Fifty years post-publication, the moniker of “Stepford Wife” is still a cultural reference that most people understand. According to Mary McMahon, these days, it refers to a “woman who lives a blindly conforming life, remaining subservient to her husband and other authority figures while attempting to offend no one.” According to Urban Dictionary user Rex Cavendish, the colloquial definition is: “(u)sed to describe a servile, compliant, submissive, spineless wife who happily does her husband's bidding and serves his every whim dutifully.” Stepford Wives look beautifully flawless (according to the male gaze), keep a spotless house, always have a meal ready on the table when her husband arrives home from a hard day’s work, and is the primary caregiver to the children.
While most people use the term satirically, there are some women in society who actually want to embody Stepford Wifeliness. There are even websites doling out advice as to How to Become a Stepford Wife in 5 Steps. The major five steps listed include:
1.) Live in a beautiful home.
2.) Have a passion for cleaning.
3.) Make delicious and beautiful meals.
4.) Have a flair for feminine style.
5.) Be devoted to your husband.
To the chagrin of many husbands, these are things that contemporary women just aren’t willing to do for any man.

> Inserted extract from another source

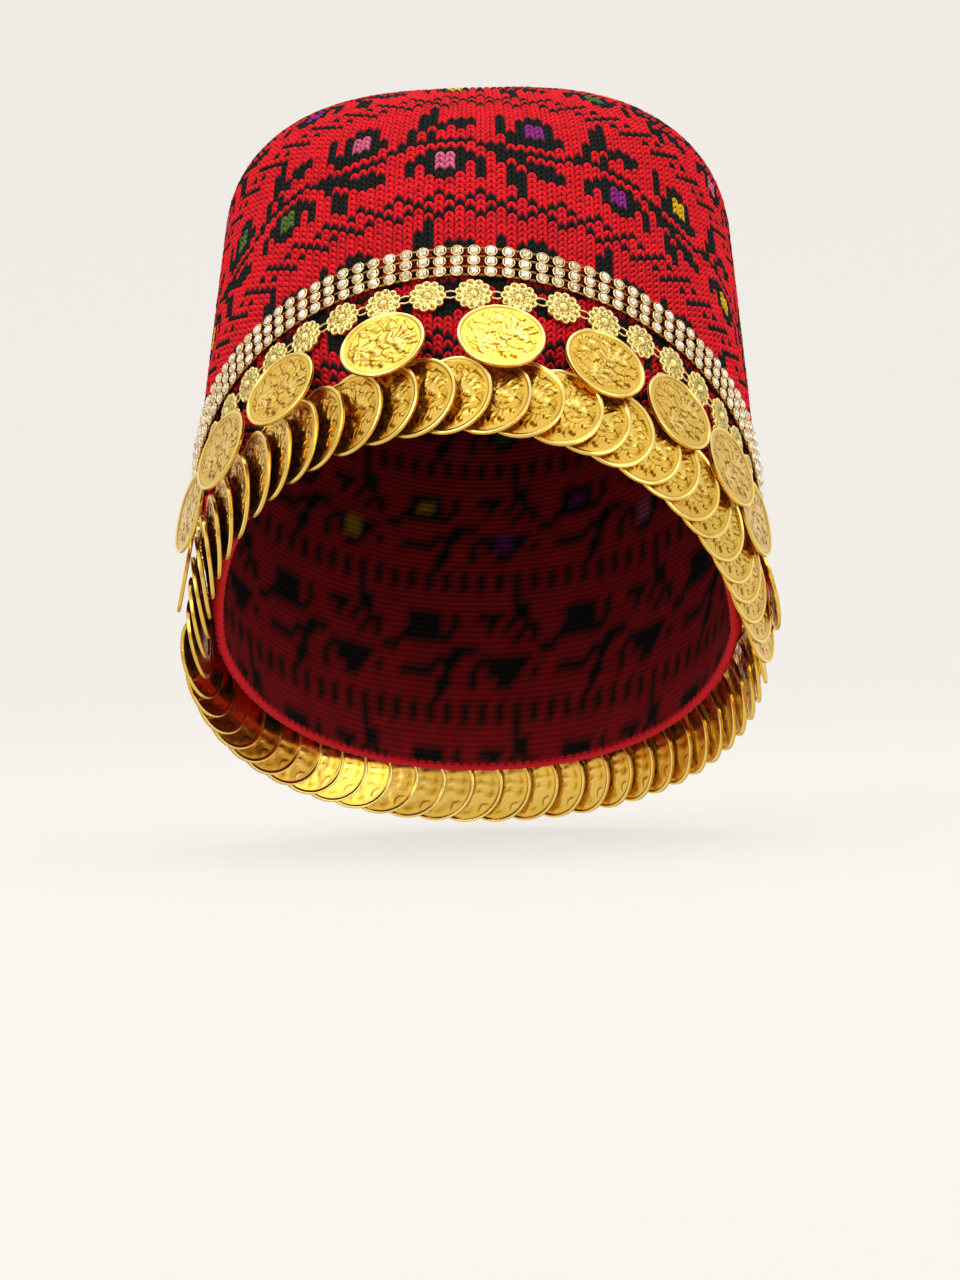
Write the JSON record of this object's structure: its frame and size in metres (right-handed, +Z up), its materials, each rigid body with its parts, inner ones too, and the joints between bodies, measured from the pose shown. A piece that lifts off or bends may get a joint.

The expectation of Stepford Wifeliness was problematic for me when I was married at 19. If you know me personally, you know that I am not Stepford Wife material, and I definitely didn’t espouse any of the tenets listed above. So, how did I become mired in that world with its unrealistic expectations in the late ‘90s to early ‘00s? My marriage didn’t start out that way, but those expectations slowly crept in over time. I had dropped out of college to marry my high school sweetheart at 19. Two days after the wedding, we piled my essential belongings into his ridiculous sports car and drove to Salem, Oregon, where he attended law school. Initially, I tried to create a home for my husband like my mother had for us growing up: I cleaned our one-bedroom apartment and cooked regularly during the first month of our marriage. At the end of that month, my husband said he would take care of the cooking from then on because my cooking didn’t meet his standards. This should have been my first clue that I wasn’t cut out to be the same type of wife that my mother had been.
Our daughter was born a couple of weeks shy of my 26th birthday. By this time, my husband had been a lawyer for four years. What I didn’t know when I entered into a union with a budding lawyer was the culture and expectations that accompany being an “attorney’s wife.” When I complained or fought back against those expectations, my then-husband would tell me that I signed up for this life. At this point, those five Stepford steps listed above were an unspoken expectation for my life now. Once I became a stay-at-home mother, my husband started commenting, “Someday, I want to come home to find you vacuuming while wearing high heels and pearls.” I was expected to act and dress a certain way at the firm functions or to host dinners every weekend; there was an expectation that the house would be spotless when my husband arrived home when he would cook the evening meal, and I was supposed to look and act like a Stepford Wife at all times. I was just not cut out to live a life like that, and it caused innumerable problems in our marriage. By the time my daughter was old enough to understand the role that was expected of me, I could no longer stay in a marriage that modeled to her that her place in the world was to become a subservient housewife.
Although The Stepford Wives was published half a century ago, the pendulum of life for women and wives is swinging back in that direction again. With loud celebrities like Andrew Tate encouraging Incel (Involuntary Celibate) behavior, people in the highest echelons of the government praising those in the Conservative TradWife movement, and the loss of many of our reproductive rights, there is a decided regression in women’s fight for equal rights. According to Don Kaye, “(I)t’s still clear that a significant portion of the male population, even in a supposedly enlightened society like the United States, cannot accept the idea of women as equals and cannot find the maturity, emotional or psychological, to engage with them on anything but a sexual or submissive level.” It’s becoming increasingly apparent that “Stepford Wives” is just a colloquialism that we use mockingly anymore; it’s slowly becoming a reality again in 2025. We’ve been warned.